C$ vs. USD: Neartermed view
We can see that the price chart (weekly bars) briefly cracked $0.78 but managed to find its footing again. Meanwhile we can observe the “near death cross” of the 10/40 week SMA’s. I don’t pay a ton of attention to such crosses, especially in a rather sideways or choppy chart as this. But…it is what it is. There are some signs of momentum (stochastics and RSI) becoming oversold. MACD is in full decline – which is a longer view on momentum. There may be some room for more downside according to the MACD indicator.
US$ vs International basket of currencies
The USD looks like it put in a nice double-bottom pattern. The neckline sits in the $93.50-$94 area. If that is broken–expect more upside for the USD. Its overbought according to the shorter stochastics and RSI momentum studies, but MACD is showing lots of upside potential is left.

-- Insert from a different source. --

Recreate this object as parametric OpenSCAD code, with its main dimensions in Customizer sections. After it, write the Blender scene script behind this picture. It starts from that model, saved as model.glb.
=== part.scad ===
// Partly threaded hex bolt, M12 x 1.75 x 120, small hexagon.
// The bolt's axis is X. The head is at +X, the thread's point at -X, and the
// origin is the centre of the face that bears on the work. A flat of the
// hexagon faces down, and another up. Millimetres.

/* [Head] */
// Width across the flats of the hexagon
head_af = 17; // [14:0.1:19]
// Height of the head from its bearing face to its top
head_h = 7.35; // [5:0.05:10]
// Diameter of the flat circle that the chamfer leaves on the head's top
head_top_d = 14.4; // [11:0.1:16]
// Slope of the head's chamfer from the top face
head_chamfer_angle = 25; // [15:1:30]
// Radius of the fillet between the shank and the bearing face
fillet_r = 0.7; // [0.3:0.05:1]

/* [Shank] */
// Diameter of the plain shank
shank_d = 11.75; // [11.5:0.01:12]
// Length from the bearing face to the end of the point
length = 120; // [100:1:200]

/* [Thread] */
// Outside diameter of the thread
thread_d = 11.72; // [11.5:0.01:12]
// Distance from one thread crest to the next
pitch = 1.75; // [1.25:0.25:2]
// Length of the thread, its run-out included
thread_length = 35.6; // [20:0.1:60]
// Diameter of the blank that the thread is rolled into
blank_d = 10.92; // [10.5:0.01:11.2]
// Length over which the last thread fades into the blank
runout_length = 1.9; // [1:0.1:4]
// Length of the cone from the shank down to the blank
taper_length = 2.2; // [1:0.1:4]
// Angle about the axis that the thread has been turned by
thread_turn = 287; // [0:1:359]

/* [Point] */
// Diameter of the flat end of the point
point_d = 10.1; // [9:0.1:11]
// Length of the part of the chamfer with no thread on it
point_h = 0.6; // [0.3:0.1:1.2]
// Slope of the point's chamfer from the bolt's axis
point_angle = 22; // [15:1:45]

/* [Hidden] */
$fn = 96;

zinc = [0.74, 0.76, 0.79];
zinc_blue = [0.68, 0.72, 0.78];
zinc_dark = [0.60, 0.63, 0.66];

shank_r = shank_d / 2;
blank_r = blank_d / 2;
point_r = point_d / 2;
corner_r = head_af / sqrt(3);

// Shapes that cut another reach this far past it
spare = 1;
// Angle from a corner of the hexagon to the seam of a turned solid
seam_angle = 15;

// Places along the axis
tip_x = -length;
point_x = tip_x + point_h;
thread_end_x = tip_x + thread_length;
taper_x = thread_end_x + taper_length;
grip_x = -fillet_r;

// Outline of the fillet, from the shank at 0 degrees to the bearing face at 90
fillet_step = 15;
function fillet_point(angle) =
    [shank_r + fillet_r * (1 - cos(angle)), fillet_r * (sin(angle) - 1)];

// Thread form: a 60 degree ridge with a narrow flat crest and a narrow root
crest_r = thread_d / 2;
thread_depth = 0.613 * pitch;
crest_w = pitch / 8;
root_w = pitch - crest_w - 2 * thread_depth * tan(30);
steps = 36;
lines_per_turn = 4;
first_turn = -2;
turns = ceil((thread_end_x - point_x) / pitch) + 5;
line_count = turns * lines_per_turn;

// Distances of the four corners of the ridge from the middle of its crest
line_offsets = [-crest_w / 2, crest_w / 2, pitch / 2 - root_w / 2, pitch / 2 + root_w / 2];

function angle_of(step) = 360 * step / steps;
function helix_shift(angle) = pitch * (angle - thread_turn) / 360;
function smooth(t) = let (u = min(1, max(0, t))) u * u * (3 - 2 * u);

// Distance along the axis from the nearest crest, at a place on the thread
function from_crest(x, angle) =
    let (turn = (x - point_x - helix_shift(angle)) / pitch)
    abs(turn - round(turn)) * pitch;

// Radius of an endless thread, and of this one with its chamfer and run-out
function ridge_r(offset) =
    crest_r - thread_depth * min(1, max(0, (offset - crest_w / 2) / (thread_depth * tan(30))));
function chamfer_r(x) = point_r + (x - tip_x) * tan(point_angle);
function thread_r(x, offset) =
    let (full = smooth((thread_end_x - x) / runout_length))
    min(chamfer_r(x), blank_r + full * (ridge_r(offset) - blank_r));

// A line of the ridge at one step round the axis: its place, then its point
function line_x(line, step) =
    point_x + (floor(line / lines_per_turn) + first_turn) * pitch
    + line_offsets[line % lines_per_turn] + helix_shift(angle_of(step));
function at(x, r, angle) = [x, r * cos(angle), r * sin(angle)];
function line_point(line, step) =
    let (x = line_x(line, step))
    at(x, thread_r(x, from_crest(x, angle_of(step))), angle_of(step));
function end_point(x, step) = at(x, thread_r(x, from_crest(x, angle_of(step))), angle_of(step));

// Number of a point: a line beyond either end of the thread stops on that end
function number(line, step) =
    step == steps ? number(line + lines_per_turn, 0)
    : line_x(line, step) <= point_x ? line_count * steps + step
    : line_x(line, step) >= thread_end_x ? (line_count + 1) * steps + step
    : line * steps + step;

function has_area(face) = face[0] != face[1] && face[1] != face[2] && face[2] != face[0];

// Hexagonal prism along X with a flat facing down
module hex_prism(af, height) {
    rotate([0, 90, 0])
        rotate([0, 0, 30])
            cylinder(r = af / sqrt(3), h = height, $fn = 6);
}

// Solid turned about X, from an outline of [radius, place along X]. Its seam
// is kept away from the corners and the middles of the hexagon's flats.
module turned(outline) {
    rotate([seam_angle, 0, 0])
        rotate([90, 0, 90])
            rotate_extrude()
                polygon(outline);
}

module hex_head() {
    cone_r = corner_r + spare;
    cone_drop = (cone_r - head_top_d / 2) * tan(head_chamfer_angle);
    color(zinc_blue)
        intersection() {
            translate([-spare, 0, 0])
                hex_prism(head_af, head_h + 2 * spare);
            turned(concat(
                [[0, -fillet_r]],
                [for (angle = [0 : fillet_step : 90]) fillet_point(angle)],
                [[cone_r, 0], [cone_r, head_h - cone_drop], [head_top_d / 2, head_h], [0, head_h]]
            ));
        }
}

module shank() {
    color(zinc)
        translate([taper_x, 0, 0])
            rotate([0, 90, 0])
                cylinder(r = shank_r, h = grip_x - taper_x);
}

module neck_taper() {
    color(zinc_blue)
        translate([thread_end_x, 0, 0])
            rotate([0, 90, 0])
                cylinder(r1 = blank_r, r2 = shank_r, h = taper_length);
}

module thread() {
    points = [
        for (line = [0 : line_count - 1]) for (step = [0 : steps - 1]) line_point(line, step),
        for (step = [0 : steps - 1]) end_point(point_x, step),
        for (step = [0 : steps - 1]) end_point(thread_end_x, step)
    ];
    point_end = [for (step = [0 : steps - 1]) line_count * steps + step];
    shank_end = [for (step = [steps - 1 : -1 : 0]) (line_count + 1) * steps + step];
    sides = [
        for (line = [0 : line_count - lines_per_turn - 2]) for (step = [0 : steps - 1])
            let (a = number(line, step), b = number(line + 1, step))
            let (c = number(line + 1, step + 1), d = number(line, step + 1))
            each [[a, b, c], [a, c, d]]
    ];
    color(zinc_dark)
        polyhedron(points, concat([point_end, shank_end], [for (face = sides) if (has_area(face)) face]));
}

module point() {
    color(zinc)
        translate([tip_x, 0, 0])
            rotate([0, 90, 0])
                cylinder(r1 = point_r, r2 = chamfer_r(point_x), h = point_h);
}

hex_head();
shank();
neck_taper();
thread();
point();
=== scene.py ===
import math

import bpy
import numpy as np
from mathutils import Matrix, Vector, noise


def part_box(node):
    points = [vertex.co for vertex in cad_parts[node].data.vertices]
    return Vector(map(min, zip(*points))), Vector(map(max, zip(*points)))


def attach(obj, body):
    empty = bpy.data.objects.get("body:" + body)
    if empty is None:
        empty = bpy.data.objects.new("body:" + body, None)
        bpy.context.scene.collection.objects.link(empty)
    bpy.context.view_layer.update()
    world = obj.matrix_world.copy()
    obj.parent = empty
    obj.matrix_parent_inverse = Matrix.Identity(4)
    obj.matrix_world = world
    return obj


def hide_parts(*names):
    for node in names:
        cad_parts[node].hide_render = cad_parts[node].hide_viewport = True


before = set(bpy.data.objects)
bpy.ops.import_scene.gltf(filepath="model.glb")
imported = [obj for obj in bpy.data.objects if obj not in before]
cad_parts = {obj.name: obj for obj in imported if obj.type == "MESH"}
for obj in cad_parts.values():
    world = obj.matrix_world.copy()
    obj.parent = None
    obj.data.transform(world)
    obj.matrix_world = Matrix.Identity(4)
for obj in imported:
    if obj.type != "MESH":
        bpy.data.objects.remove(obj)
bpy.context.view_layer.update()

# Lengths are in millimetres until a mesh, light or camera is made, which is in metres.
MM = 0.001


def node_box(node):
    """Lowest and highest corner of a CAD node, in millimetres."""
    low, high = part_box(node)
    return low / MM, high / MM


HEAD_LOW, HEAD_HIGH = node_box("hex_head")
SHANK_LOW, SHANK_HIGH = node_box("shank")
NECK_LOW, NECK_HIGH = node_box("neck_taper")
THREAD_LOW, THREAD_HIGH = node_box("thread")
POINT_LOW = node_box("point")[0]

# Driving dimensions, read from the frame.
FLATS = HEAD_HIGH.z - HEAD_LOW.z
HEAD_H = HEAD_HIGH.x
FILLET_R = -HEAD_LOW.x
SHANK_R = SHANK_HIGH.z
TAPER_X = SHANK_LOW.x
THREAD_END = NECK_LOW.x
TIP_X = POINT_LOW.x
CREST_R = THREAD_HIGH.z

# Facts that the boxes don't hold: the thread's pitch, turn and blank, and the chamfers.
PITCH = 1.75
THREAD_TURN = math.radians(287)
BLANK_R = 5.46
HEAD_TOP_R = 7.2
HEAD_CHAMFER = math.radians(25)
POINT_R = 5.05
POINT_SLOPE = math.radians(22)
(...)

If the USD performs well on a relative basis to world currencies, that would imply pressure on the loonie.
Here is the USD seasonal chart – which suggests that the late fall can be bullish:
Here is the seasonality chart of the C$. Unlike the USD, the loonie can weaken from October to December.
Current technical outlook for oil
WTI oil, as displayed on this chart which I have displayed over the years – has a support/resistance point at $65. That’s where it sits right now. As with my loonie chart at the top of this blog, I’ve been watching these lines for years, and they have proven very predictive. The distressing elements on this chart are the topping MACD study (which can be a negative) and a double- topping moneyflow momentum indicator (top pane).
Here is a seasonal chart for oil. As you will note, the picture isn’t pretty for oil (seasonality-wise), during the fall. The fact that oil impacts our dollar is a point against the loonie holding support near $0.78, per the top chart. To quote Investopedia:
As sports commentator Ralph Carpenter famously said “it ain’t over until the fat lady sings”. There are factors against the loonie and the price of oil in the nearterm. But until their respective support zones break, we need not act. However, one might keep a little powder dry just in case…
You mention that the support/resistance for oil is at $65 where it is now…but it is below that and broken through that level and now down at $62.
You have a keen eye Alex–allow me to expand (and my bad for not doing so to begin with)–I take a break below support of anything less than 3 days (preferably longer) as a spike–immaterial, not of concern. In my second book, Sideways, I presented a rough “rule of 3” to help one from being whipsawed. That is, you only buy on a breakout or sell on a breakdown IF we see a break of resistance or support (respectively) by 3 days MINIMUM and 3%. I often wait a week. As such, oil had not broken $65 for 3+ days (it was only 2 days) and is today $65 again. I would want it to break by the minimum of 3% and at least a week or so before reacting.
Again, I need to remember that not everyone reading this blog has read my past blogs or books describing such nuances. Thankyou for bringing it up
When you say 3% break of resistance/support, should that percentage depend on price volatily?
3% of BCE and 3% of AC don’t look the same on the chart… Thanks.
Absolutely Francisco – I use my 3 day and 3% rule as the ABSOLUTE LOWEST requirement to make a decsion. Yes, volatility of each stock totally matters!!!!!!
Thanks for noting this
In truth, my typical way of trading is more like a 3-5% breakout that lasts for at least a week. With break-downs (of support) I look at 1-3 weeks depending, as you say, on individual volatility and also look for 5+% that sustains that break in many cases.
I’d like to give you an example. We recently bought a small (first leg in) position in the BMO china ETF a while ago at $23 after it looked to have bounced off of $22 support. Then, it fell. I said if it busts my $22-ish support level I will sell. It stayed below $22 for 4 days, but above $21. I didn’t sell. That’s because this is a volatile environment for Chinese stocks, and overall markets in August. Now its back to $22+. So I didn’t get whipped out.
Your observations re volatility are correct. As such, my trading plan for this stock is: I will sell that stock if it breaks $22 by at least $1/ 5% ($21) and stays there for 1+ week(s). I will buy more (second leg in) if it goes back above $23 (> $22 support by 5%) and stays there for 1+ week.
Hi Keith , what do you think about going long in energy for short trade ? In case oil holds above 65 $ .I see energy stocks sold off in last couple months about 20-25 % , l just took SU position, is about 26% off its high in June .
I am of the opinion it will get back to the low / mid $70’s and- hopefully – eventually break that lid
Yes , the timing is hard to pin point , its weak seasonality right now and market are over extended too. Energy stocks looks good to me but I think could pull back some more before winter/new year/A Santa Claus rally .
What about Nat Gas stocks? They have come down quite a bit. Is there a play here?
they might pull back a bit more. keep an eye on them.